- _Aim of the exercise_
Write out the whole listing word for word.

- _Collected data_
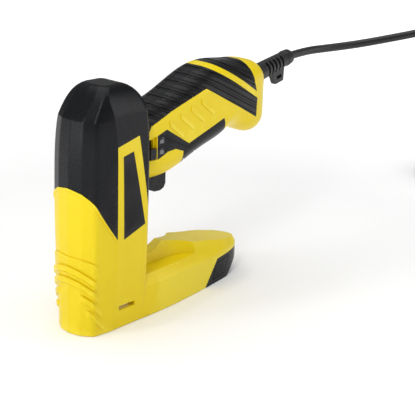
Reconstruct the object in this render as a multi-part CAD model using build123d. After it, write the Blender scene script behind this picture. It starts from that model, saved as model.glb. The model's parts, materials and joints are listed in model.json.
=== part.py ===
"""Corded electric staple gun: two-piece plastic housing round a solenoid, with a pull-out magazine.

Frame, in millimetres: +Z up, +X towards the cord end, +Y to the tool's right-hand side.
The origin lies on the sole, on the centre line, below the middle of the column.
"""
import math
import os

from build123d import *

os.makedirs("parts", exist_ok=True)

# ---------------------------------------------------------------- driving dimensions
COLUMN_HALF_DEPTH = 31.0
COLUMN_HALF_WIDTH = 25.0
WALL = 4.4            # housing wall where it carries no inlay
SKIN = 2.0            # depth of the black inlays
SPLIT_GAP = 0.05      # each half of the housing stops this far from the centre plane
BADGE_DEPTH = 1.2
FOOT_SIDE_HEIGHT = 25.5
FOOT_TOP_AT = 94.0    # where the top of the foot is FOOT_TOP_HEIGHT high
FOOT_TOP_HEIGHT = 42.5
FOOT_TOP_FALL = 0.215
SCOOP_RIM = 34.0
TUBE_HALF_WIDTH = 8.2     # fixed steel magazine tube
TUBE_HEIGHT = 18.5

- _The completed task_
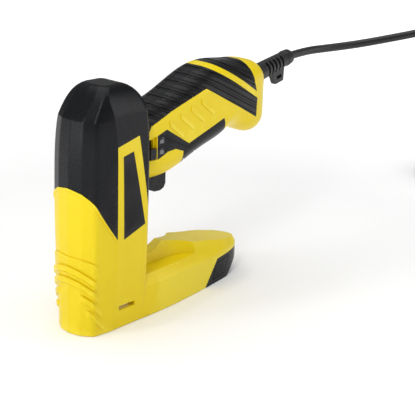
Reconstruct the object in this render as a multi-part CAD model using build123d. After it, write the Blender scene script behind this picture. It starts from that model, saved as model.glb. The model's parts, materials and joints are listed in model.json.
=== part.py ===
"""Corded electric staple gun: two-piece plastic housing round a solenoid, with a pull-out magazine.

Frame, in millimetres: +Z up, +X towards the cord end, +Y to the tool's right-hand side.
The origin lies on the sole, on the centre line, below the middle of the column.
"""
import math
import os

from build123d import *

os.makedirs("parts", exist_ok=True)

# ---------------------------------------------------------------- driving dimensions
COLUMN_HALF_DEPTH = 31.0
COLUMN_HALF_WIDTH = 25.0
WALL = 4.4            # housing wall where it carries no inlay
SKIN = 2.0            # depth of the black inlays
SPLIT_GAP = 0.05      # each half of the housing stops this far from the centre plane
BADGE_DEPTH = 1.2
FOOT_SIDE_HEIGHT = 25.5
FOOT_TOP_AT = 94.0    # where the top of the foot is FOOT_TOP_HEIGHT high
FOOT_TOP_HEIGHT = 42.5
FOOT_TOP_FALL = 0.215
SCOOP_RIM = 34.0
TUBE_HALF_WIDTH = 8.2     # fixed steel magazine tube
TUBE_HEIGHT = 18.5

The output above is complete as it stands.